ASE2024

flowR: A Static Program Slicer for R

Florian Sihler, Matthias Tichy

1 citation

Abstract

Context Many researchers rely on the R programming language to perform their statistical analyses and visualizations in the form of R scripts. However, recent research and experience show, that many of these scripts contain problems. From being hard to comprehend by combining several analyses and plots into a single source file to being non-reproducible, with a lack of analysis tools supporting the writing of correct and maintainable code. Objective In this work, we address the problem of comprehending and maintaining R scripts by proposing flowR, a program slicer and static dataflow analyzer for the R programming language, which can be integrated directly into Visual Studio Code. Given a set of variables of interest, like the generation of a single figure in a script, flowR automatically reduces the program to the parts relevant for the output of interest, like the value of a variable.
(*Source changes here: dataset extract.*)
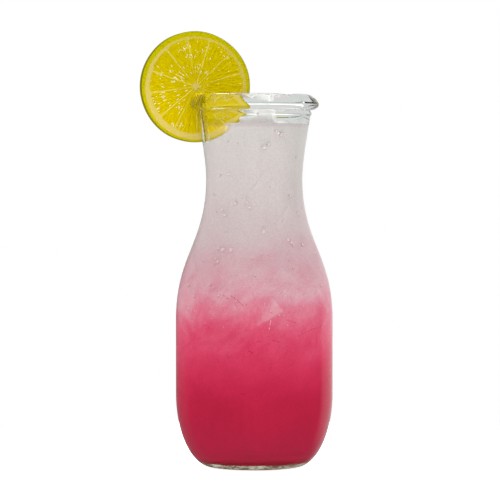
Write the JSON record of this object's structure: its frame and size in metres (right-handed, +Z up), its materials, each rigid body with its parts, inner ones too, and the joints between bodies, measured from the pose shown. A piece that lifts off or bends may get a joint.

Method First, we use static program analysis to construct a detailed dataflow graph of the R script. The analysis supports loops, function calls, side effects, sourcing external files, and even redefinitions of R's primitive constructs. Subsequently, we calculate the program slice by solving a reachability problem on the graph, collecting all required parts and presenting them to the user. Results Providing several interactive ways of slicing the program, we require an average of 16 ms to calculate the slice on a given dataflow graph, reducing the code by around 94% of tokens.